Medlock v. Powell, 96 N.C. 499 (1887)

Feb. 1887 · Supreme Court of North Carolina
96 N.C. 499

GEORGE MEDLOCK v. ROBERT POWELL.

Gift of Personal Property — Delivery.

1. In order to perfect a gift of personal property, there must be an actual delivery, if the nature of the property will admit of an actual delivery, and if not, then some act must be done equivalent to actual delivery, and which will have the effect to pass the title to it.

*5002. So where a father said to his son that he might have a certain colt, if he would raise it, and there was other evidence tending to show that the father intended that the son should have the colt, but there was no evidence to show a delivery; It was held, that the property did not pass, and the colt belonged to the father.

(Picot v. Saunderson, 1 Dev., 309; Adams v. Hayes, 2 Ired., 361; Brewer v. Harvey, 72 N. C., 176; cited and approved).

Civil actiok, tried before Montgomery, Judge, and a jury, at Fall Term, 1886, of Bunios Superior Court.

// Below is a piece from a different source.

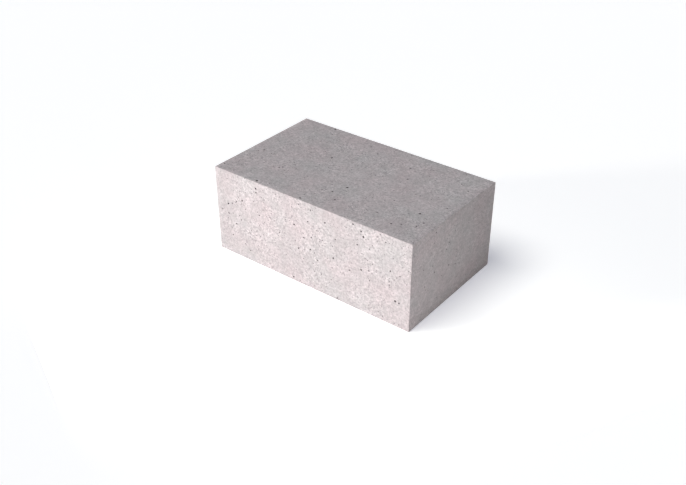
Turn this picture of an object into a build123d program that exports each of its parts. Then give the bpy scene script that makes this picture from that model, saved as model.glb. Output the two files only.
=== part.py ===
from build123d import *
import os

# A solid concrete seating block for squares, gardens and school yards. It is cast in one
# piece, upside down in a steel mould: the seat and the four sides are mould faces, and the
# underside is the open side of the mould, struck off flat and left square at its edges.
#
# Frame: X runs along the block, Y through its depth and Z up from the ground it stands on.
# The origin is the middle of the underside. All lengths are in millimetres.

# Driving dimensions
block_length = 1000.0
block_depth = 600.0
seat_height = 400.0

# Radius that the mould leaves round the seat and down the four corners. It looks crisp, and
# a sharper concrete arris chips as the block is lifted out.
arris_radius = 1.5

with BuildPart() as seating_block:
    # Plan of the mould, cast up to the seat face
    with BuildSketch(Plane.XY):
        Rectangle(block_length, block_depth)
    extrude(amount=seat_height)

    # Eased arrises: the four upright corners and the four edges of the seat. The four
    # edges of the struck underside keep their square corner.
    upright_corners = seating_block.edges().filter_by(Axis.Z)
    seat_edges = seating_block.faces().sort_by(Axis.Z)[-1].edges()
    fillet(upright_corners + seat_edges, radius=arris_radius)

seating_block.part.label = "seating_block"

os.makedirs("parts", exist_ok=True)
export_step(seating_block.part, "parts/seating_block.step")
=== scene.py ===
import bmesh
import bpy
import math
import random
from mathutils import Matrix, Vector, noise


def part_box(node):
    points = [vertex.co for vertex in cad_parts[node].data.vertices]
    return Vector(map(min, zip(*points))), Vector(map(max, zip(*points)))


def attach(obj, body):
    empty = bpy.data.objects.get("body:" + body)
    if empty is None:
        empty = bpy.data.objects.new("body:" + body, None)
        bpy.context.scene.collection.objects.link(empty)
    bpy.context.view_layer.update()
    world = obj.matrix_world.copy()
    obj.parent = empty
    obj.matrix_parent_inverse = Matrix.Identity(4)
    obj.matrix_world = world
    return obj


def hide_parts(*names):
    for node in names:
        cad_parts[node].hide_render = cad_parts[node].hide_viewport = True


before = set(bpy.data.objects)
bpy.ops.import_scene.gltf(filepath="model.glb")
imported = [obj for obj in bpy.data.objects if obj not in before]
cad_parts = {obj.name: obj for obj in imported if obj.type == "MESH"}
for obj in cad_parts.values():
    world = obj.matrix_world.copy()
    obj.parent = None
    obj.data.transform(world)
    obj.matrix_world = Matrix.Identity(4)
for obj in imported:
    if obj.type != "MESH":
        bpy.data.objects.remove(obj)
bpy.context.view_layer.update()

# A cast concrete seating block on a pale studio floor. All of it is in metres and in the CAD
# model's frame: X along the block, Y through its depth, Z up from the ground it stands on.

blockLow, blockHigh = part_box("seating_block")
blockSize = blockHigh - blockLow
blockMiddle = (blockLow + blockHigh) / 2


def mm(length):
    return length / 1000


def onlySelect(piece):
    bpy.ops.object.select_all(action="DESELECT")
    piece.select_set(True)
    bpy.context.view_layer.objects.active = piece


def applyModifier(piece, kind, **settings):
    onlySelect(piece)
    modifier = piece.modifiers.new(kind.lower(), kind)
    for name, value in settings.items():
        setattr(modifier, name, value)
    bpy.ops.object.modifier_apply(modifier=modifier.name)


# The casting

casting = dict(
    arrisRadius=1.5,        # mm, left by the corner strips of the mould
    arrisSteps=3,
    sheetSpacing=25,        # mm between the cuts that let a mould face bow
    sheetBow=0.5,           # mm, how far the steel sheet of the mould bows
    sheetWave=200,          # mm from one bow to the next
    flatUpTo=1,             # mm above the ground, where the struck underside ends
    smoothUnder=35,         # degrees, so that the rims of the voids stay sharp
    sliver=0.002,           # mm, under which an edge that the cuts leave is taken away
)


def castInMould():
    bpy.ops.object.select_all(action="DESELECT")
    bpy.ops.mesh.primitive_cube_add(size=1, location=blockMiddle, scale=blockSize)
    block = bpy.context.active_object
    block.name = block.data.name = "castBlock"
    bpy.ops.object.transform_apply(location=True, rotation=True, scale=True)

    # Ease the four edges of the seat and the four upright corners. The underside stays square.
    bpy.ops.object.mode_set(mode="EDIT")
    bpy.ops.mesh.select_mode(type="EDGE")
    mesh = bmesh.from_edit_mesh(block.data)
    for edge in mesh.edges:
        edge.select = any(corner.co.z > blockMiddle.z for corner in edge.verts)
    bmesh.update_edit_mesh(block.data)
    bpy.ops.mesh.bevel(
        offset=mm(casting["arrisRadius"]), segments=casting["arrisSteps"], profile=0.5, affect="EDGES"
    )

    # Cut the faces into a net that can bow
    for axis in range(3):
        cuts = round(blockSize[axis] / mm(casting["sheetSpacing"]))
        for cut in range(1, cuts):
            place, normal = Vector(), Vector()
            place[axis] = blockLow[axis] + blockSize[axis] * cut / cuts
            normal[axis] = 1
            bpy.ops.mesh.select_all(action="SELECT")
            bpy.ops.mesh.bisect(plane_co=place, plane_no=normal)
    bpy.ops.object.mode_set(mode="OBJECT")

    # The steel bows inwards only, so the block stays inside its nominal size. The struck
    # underside is left flat on the ground.
    moulded = block.vertex_groups.new(name="moulded")
    lowest = blockLow.z + mm(casting["flatUpTo"])
    moulded.add([corner.index for corner in block.data.vertices if corner.co.z > lowest], 1, "REPLACE")
    steelSheet = bpy.data.textures.new("steelSheet", "CLOUDS")
    steelSheet.noise_scale = mm(casting["sheetWave"])
    applyModifier(
        block, "DISPLACE", texture=steelSheet, texture_coords="LOCAL", direction="NORMAL",
        strength=mm(casting["sheetBow"]), mid_level=1, vertex_group="moulded",
    )
    block.vertex_groups.clear()
    print("cast the block:", len(block.data.polygons), "faces")
    return block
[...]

The plaintiff brought this action to recover possession of a mule, which he alleges is his property. On the trial, the evidence in substance was, that while the plaintiff was under age, living and working with and for his father on his farm, the latter said to him on one occasion, that he might have the colt if he would raise it.” After that, the plaintiff claimed the colt, but it remained with the father's horses, and was fed with them. The father, with the consent of the plaintiff, exchanged the colt for the mule in controversy, which was put upon the farm, the plaintiff claiming and using it when he saw fit, but it was used by the father for his purposes on the farm, and when the father left home in 1881, not to return, on account of some domestic trouble, he took the mule with him and kept it two or three years, and until his death. The plaintiff never took the colt or the mule from the farm of the father, though he left himself. The father said, perhaps more than once, that the mule was the plaintiff’s. On more than one occasion, persons wanted to hire the mule, and the father referred them to the plaintiff, saying, if he will let you have it, all right,” and the plaintiff received the hire. There was no evidence that the plaintiff ever made demand of the father for the mule.

The Court, upon the evidence, intimated the opinion that the plaintiff could not recover. Thereupon, the plaintiff submitted to a judgment of nonsuit, and appealed to this Court.

*501 Mr. Isaac T. Avery filed a brief for the plaintiff.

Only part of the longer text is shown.